In spite of that damage, Boutelle felt the Bibb could be returned to service within three days. Though he did want to ground the vessel to conduct a more thorough damage survey.
When encountering a mine… er … torpedo, one wants to ascertain if there are more in the vicinity, or if this was just one stray that eluded earlier detection efforts. Toward that end, Boutelle offered a very good position of the torpedo:
Angles taken half a minute before the explosion fix our position at the time. The new light east of Fort Moultrie, on Sullivan’s Island, bore north 85º east, distant 1,530 yards, and the flagstaff at Battery Bee bore N. 27º east, distant 744 yards. The depth of water was 25 feet at mean low water. The explosion occurred at 5:25 p.m., when the tide had not risen over 6 inches. As our position was directly in the track over which many vessels have passed, I infer that the torpedoes must have been placed low in the water where vessels of ordinary draft would pass over it at high tide. The Bibb draws 10 feet at the point where she struck the torpedo.
And, we can see that exact plot on the survey map of Charleston harbor completed by Boutelle later in the spring (though he put an incorrect date in the notation):
Boutelle went on to suggest that vessels entering Charleston stick close to Sullivan’s Island “until the channel has been cleared of all hidden dangers.”

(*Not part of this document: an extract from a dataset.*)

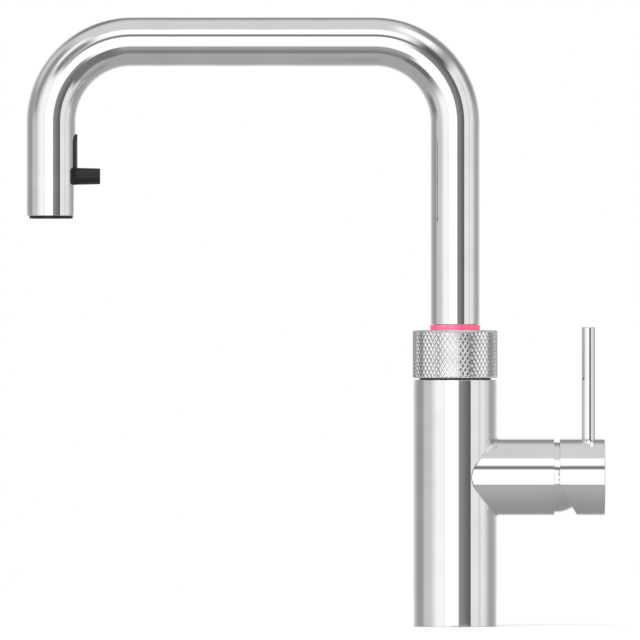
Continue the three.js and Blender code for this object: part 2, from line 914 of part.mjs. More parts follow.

Two days later, the USS Massachusetts was heading out of Charleston when it struck a torpedo. “Fortunately it did not explode. The keel must have torn it from its moorings, for it struck the ship heavily under the starboard quarter and came up to the surface from under the propeller cut in two,” reported Lieutenant-Commander W. H. West.
West continued to say, as you can see from the map, he was very close to the buoy placed on the wreck of the USS Patapsco. West attempted to recover the torpedo but the device sank before a launch could get to it.
This activity prompted Rear-Admiral John Dahlgren to report, on March 21, to Washington on the torpedo issues at Charleston. From the days after Charleston’s capture, Dahlgren had ships and details working to clear the devices. Aside from the Bibb and Massachusetts, the tug USS Jonquil had a frame torpedo explode while in the process of recovery, though causing no damage. Regarding Bibb‘s torpedo, Dahlgren wrote:
There is no doubt that this is one of the sixteen put down at this place, and which every exertion has been made to raise for several days, but without success, as they slip from the sweeps.
The men who put them down say that General Hardee gave the orders a few nights before the disaster to the Patapsco, and that they finished that very night, which is further confirmation of the statement that these devices were reserved until a move by us was expected.
Dahlgren went on to note that torpedoes were alleged to be prepared for the CSS Charleston for use when that vessel was operative, to drop against any pursuers. The Federals also found a large number being prepared in Charleston when the city fell.
The divers are now here and will endeavor to raise the boiler torpedoes.
I am inclined to the belief that many of the floating torpedoes have been carried to the bottom in cutting away the rope obstructions.
It is reported that other torpedoes will be found at other places, but it requires time to find them by sweeping in such deep water.
Dahlgren continued efforts to clear the channel and render the port safe to enter. Confederate torpedoes had achieved a strategic importance well beyond the meager effort expended.
While a localized event, the explosion of the torpedo against the Bibb draws back to the logistical issues facing Major-General William T. Sherman. He’d captured Savannah in December, but the main port was not open sufficiently to allow deep water vessels to supply the army in January. Likewise, with Charleston and Wilmington in Federal hands in March, the ports were still not cleared in sufficient time to aid Sherman’s movements through the Carolinas … at least to the capacity required. Instead, Sherman would draw upon supplies sent to Morehead City, up the railroad to New Bern and Kinston. It was not so much that Federal quartermasters lacked the supplies, the problem was moving those supplies to the point needed. And the Federal transportation system for that leg of the supply chain depended upon a single rail line… which, recall, had but five engines.
(Citations from ORN, Series I, Volume 1 pages 295-6 and 296-7.)